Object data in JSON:

=======

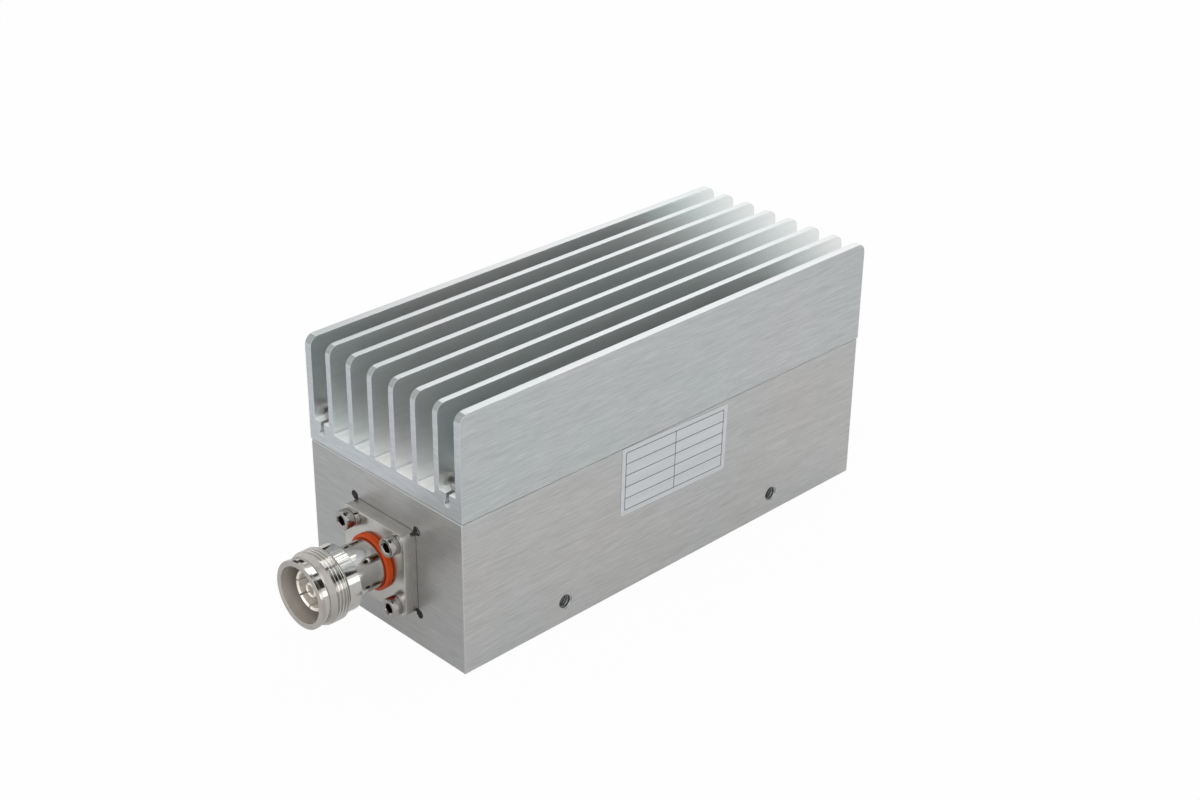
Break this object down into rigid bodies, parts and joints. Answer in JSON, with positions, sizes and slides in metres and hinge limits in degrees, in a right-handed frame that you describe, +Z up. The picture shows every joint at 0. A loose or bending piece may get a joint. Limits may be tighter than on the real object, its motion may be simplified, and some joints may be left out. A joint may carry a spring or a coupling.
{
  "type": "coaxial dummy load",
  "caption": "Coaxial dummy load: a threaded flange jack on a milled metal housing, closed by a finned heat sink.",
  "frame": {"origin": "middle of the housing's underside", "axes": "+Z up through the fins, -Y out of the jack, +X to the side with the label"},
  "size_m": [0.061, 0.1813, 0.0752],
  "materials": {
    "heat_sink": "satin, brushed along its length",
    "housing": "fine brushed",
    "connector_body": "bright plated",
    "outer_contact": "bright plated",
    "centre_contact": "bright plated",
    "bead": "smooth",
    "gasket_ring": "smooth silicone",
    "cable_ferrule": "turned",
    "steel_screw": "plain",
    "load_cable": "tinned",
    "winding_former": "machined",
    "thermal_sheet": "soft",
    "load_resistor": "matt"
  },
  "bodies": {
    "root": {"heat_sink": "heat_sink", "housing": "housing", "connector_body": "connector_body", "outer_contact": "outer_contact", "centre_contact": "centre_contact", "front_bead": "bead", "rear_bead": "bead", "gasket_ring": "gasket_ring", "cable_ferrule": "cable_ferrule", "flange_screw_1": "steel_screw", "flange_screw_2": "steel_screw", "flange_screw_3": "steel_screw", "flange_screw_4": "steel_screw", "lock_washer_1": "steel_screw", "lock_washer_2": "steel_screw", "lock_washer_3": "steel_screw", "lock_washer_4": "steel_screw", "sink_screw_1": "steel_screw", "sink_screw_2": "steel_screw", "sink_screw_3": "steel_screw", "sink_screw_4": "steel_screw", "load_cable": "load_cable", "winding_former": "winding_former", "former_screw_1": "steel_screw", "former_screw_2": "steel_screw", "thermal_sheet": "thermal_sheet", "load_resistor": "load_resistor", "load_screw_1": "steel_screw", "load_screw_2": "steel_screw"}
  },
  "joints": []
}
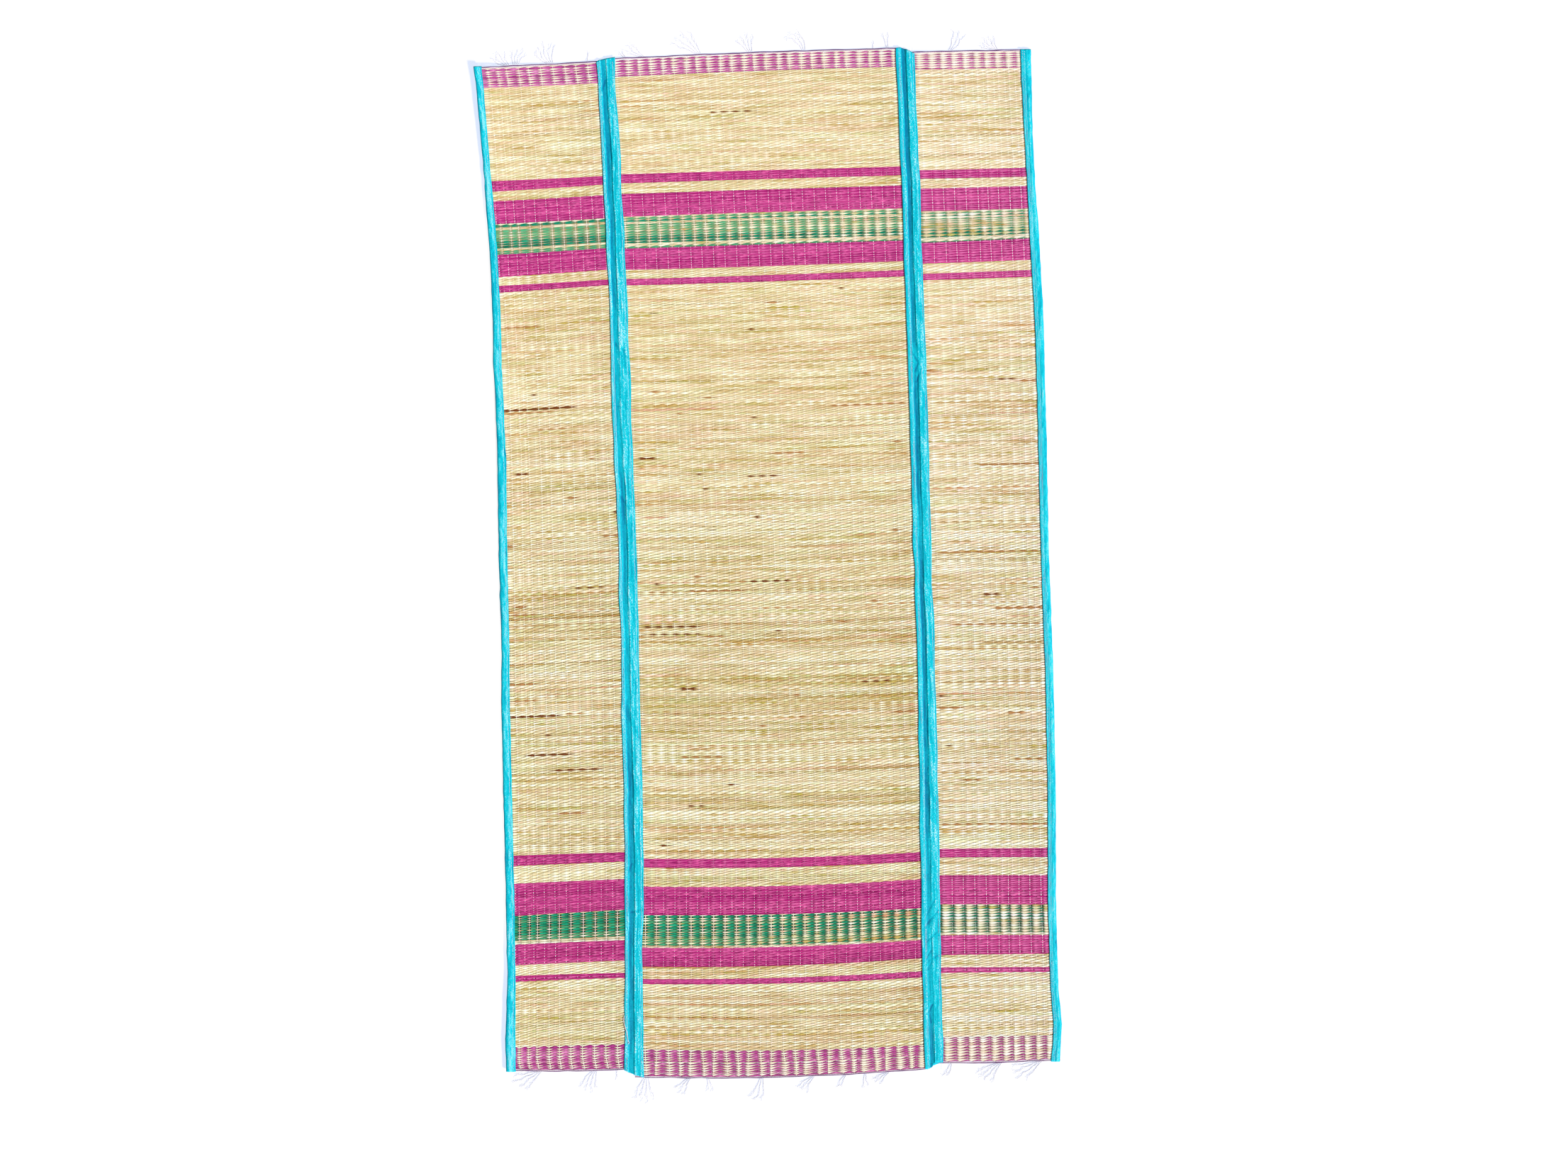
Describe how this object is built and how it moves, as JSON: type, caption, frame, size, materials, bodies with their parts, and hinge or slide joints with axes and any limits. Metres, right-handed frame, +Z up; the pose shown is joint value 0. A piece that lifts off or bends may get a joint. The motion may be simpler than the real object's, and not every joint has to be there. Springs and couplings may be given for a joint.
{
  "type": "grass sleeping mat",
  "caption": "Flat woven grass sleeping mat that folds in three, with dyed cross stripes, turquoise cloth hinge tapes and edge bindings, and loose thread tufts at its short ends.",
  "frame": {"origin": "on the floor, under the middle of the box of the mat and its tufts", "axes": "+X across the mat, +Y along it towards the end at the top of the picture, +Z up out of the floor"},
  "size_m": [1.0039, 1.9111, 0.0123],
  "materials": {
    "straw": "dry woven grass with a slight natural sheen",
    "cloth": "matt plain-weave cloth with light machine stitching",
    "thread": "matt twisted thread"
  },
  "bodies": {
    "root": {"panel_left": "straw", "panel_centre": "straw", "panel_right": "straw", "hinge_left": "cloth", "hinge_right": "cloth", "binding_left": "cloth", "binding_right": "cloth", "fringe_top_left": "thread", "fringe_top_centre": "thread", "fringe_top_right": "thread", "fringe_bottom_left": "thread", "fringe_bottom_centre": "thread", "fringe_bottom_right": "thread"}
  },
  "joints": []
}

=======

» OBJECTIVE:
Recite the full listing above exactly.

» TASK OUTPUT:
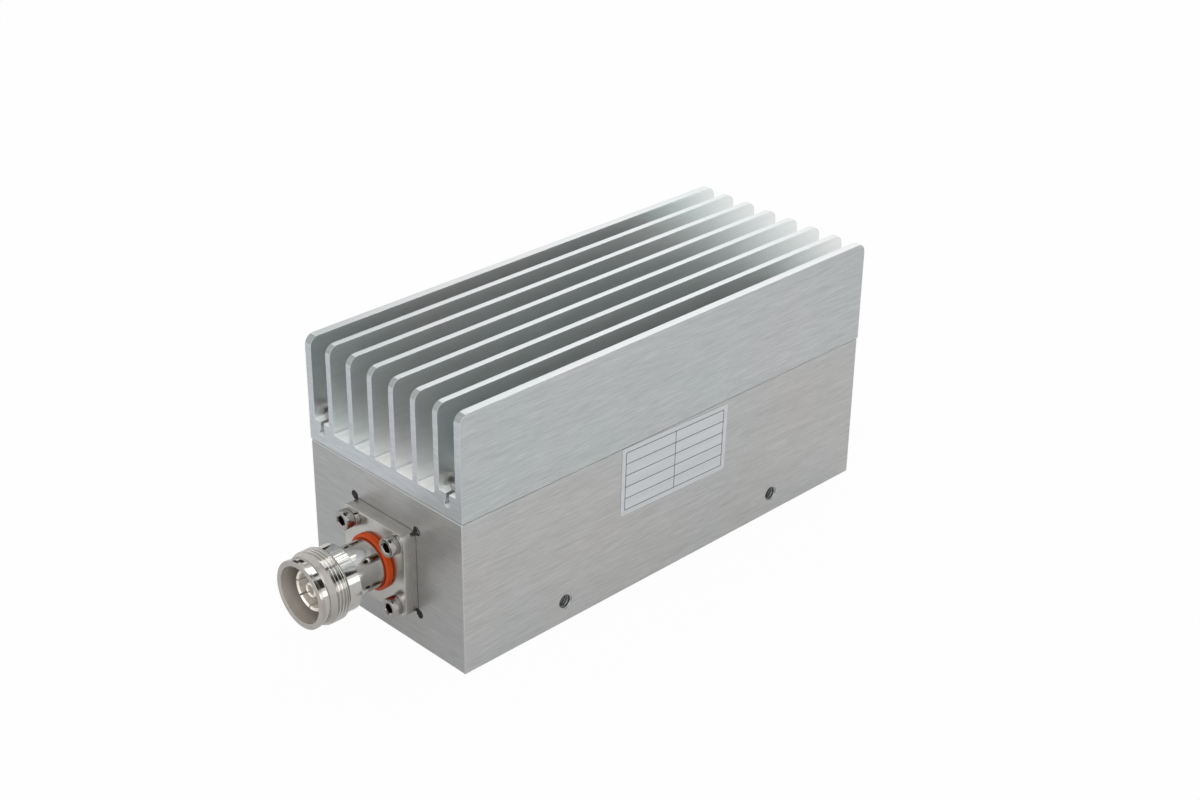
Break this object down into rigid bodies, parts and joints. Answer in JSON, with positions, sizes and slides in metres and hinge limits in degrees, in a right-handed frame that you describe, +Z up. The picture shows every joint at 0. A loose or bending piece may get a joint. Limits may be tighter than on the real object, its motion may be simplified, and some joints may be left out. A joint may carry a spring or a coupling.
{
  "type": "coaxial dummy load",
  "caption": "Coaxial dummy load: a threaded flange jack on a milled metal housing, closed by a finned heat sink.",
  "frame": {"origin": "middle of the housing's underside", "axes": "+Z up through the fins, -Y out of the jack, +X to the side with the label"},
  "size_m": [0.061, 0.1813, 0.0752],
  "materials": {
    "heat_sink": "satin, brushed along its length",
    "housing": "fine brushed",
    "connector_body": "bright plated",
    "outer_contact": "bright plated",
    "centre_contact": "bright plated",
    "bead": "smooth",
    "gasket_ring": "smooth silicone",
    "cable_ferrule": "turned",
    "steel_screw": "plain",
    "load_cable": "tinned",
    "winding_former": "machined",
    "thermal_sheet": "soft",
    "load_resistor": "matt"
  },
  "bodies": {
    "root": {"heat_sink": "heat_sink", "housing": "housing", "connector_body": "connector_body", "outer_contact": "outer_contact", "centre_contact": "centre_contact", "front_bead": "bead", "rear_bead": "bead", "gasket_ring": "gasket_ring", "cable_ferrule": "cable_ferrule", "flange_screw_1": "steel_screw", "flange_screw_2": "steel_screw", "flange_screw_3": "steel_screw", "flange_screw_4": "steel_screw", "lock_washer_1": "steel_screw", "lock_washer_2": "steel_screw", "lock_washer_3": "steel_screw", "lock_washer_4": "steel_screw", "sink_screw_1": "steel_screw", "sink_screw_2": "steel_screw", "sink_screw_3": "steel_screw", "sink_screw_4": "steel_screw", "load_cable": "load_cable", "winding_former": "winding_former", "former_screw_1": "steel_screw", "former_screw_2": "steel_screw", "thermal_sheet": "thermal_sheet", "load_resistor": "load_resistor", "load_screw_1": "steel_screw", "load_screw_2": "steel_screw"}
  },
  "joints": []
}
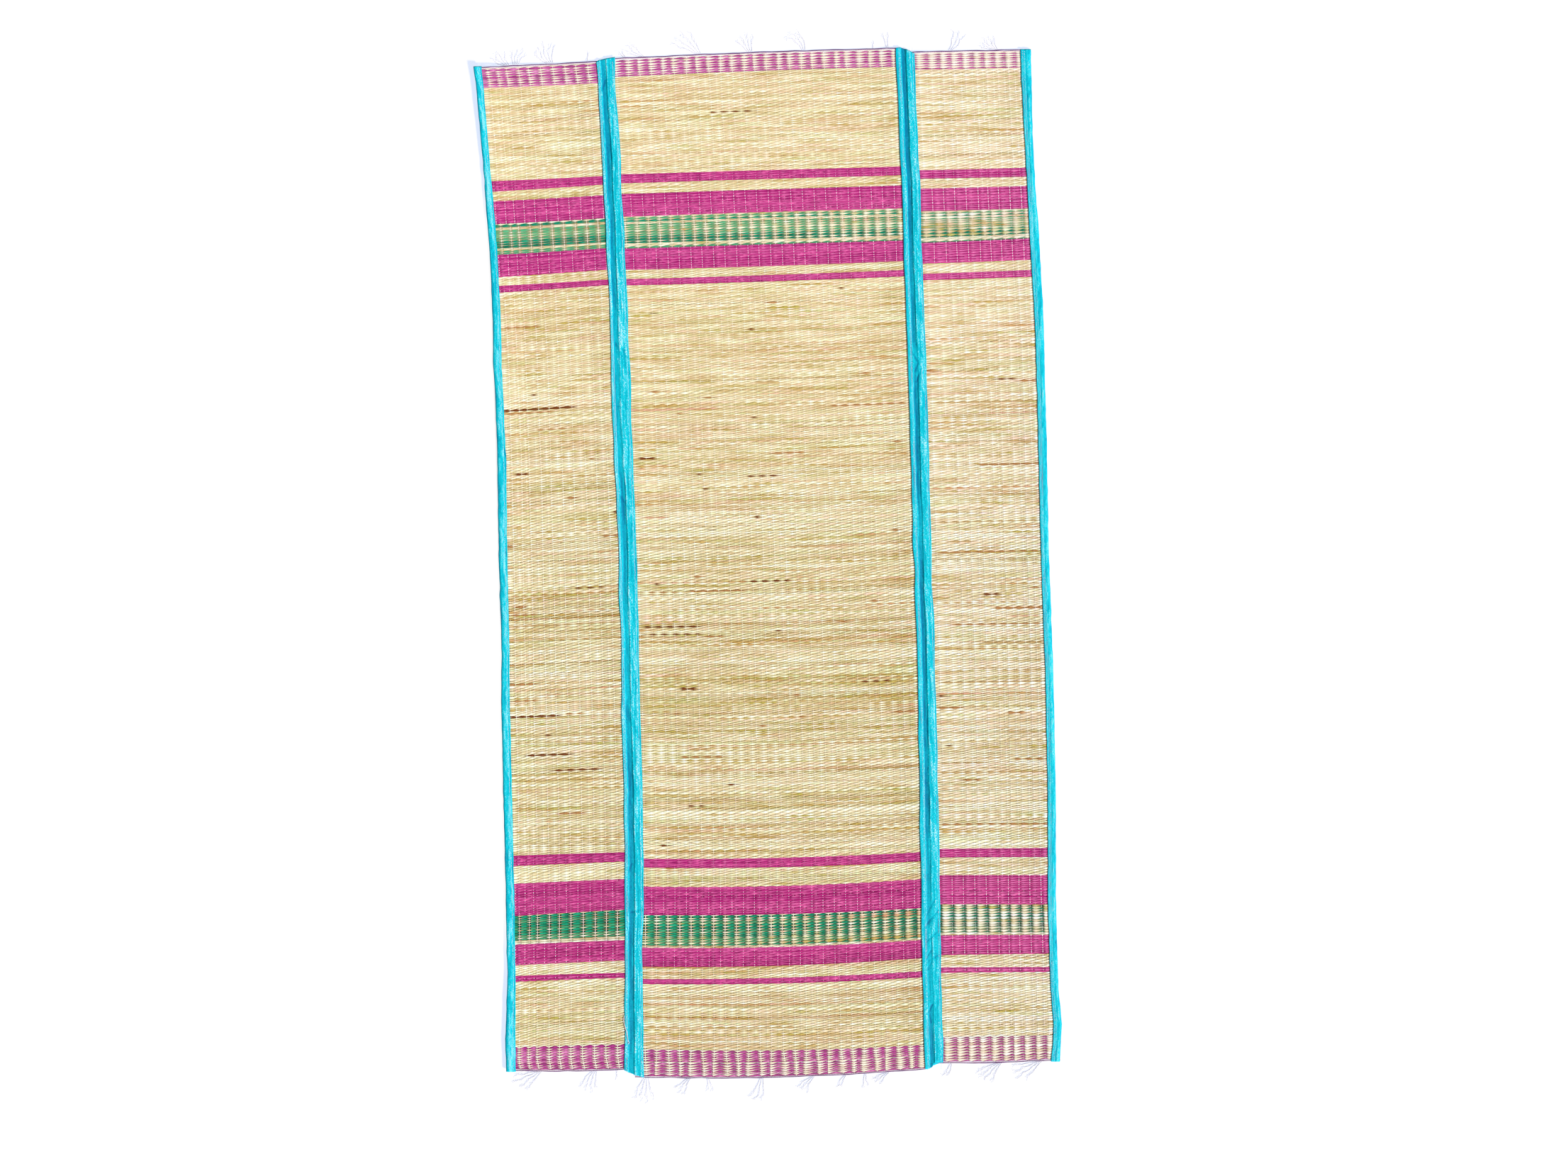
Describe how this object is built and how it moves, as JSON: type, caption, frame, size, materials, bodies with their parts, and hinge or slide joints with axes and any limits. Metres, right-handed frame, +Z up; the pose shown is joint value 0. A piece that lifts off or bends may get a joint. The motion may be simpler than the real object's, and not every joint has to be there. Springs and couplings may be given for a joint.
{
  "type": "grass sleeping mat",
  "caption": "Flat woven grass sleeping mat that folds in three, with dyed cross stripes, turquoise cloth hinge tapes and edge bindings, and loose thread tufts at its short ends.",
  "frame": {"origin": "on the floor, under the middle of the box of the mat and its tufts", "axes": "+X across the mat, +Y along it towards the end at the top of the picture, +Z up out of the floor"},
  "size_m": [1.0039, 1.9111, 0.0123],
  "materials": {
    "straw": "dry woven grass with a slight natural sheen",
    "cloth": "matt plain-weave cloth with light machine stitching",
    "thread": "matt twisted thread"
  },
  "bodies": {
    "root": {"panel_left": "straw", "panel_centre": "straw", "panel_right": "straw", "hinge_left": "cloth", "hinge_right": "cloth", "binding_left": "cloth", "binding_right": "cloth", "fringe_top_left": "thread", "fringe_top_centre": "thread", "fringe_top_right": "thread", "fringe_bottom_left": "thread", "fringe_bottom_centre": "thread", "fringe_bottom_right": "thread"}
  },
  "joints": []
}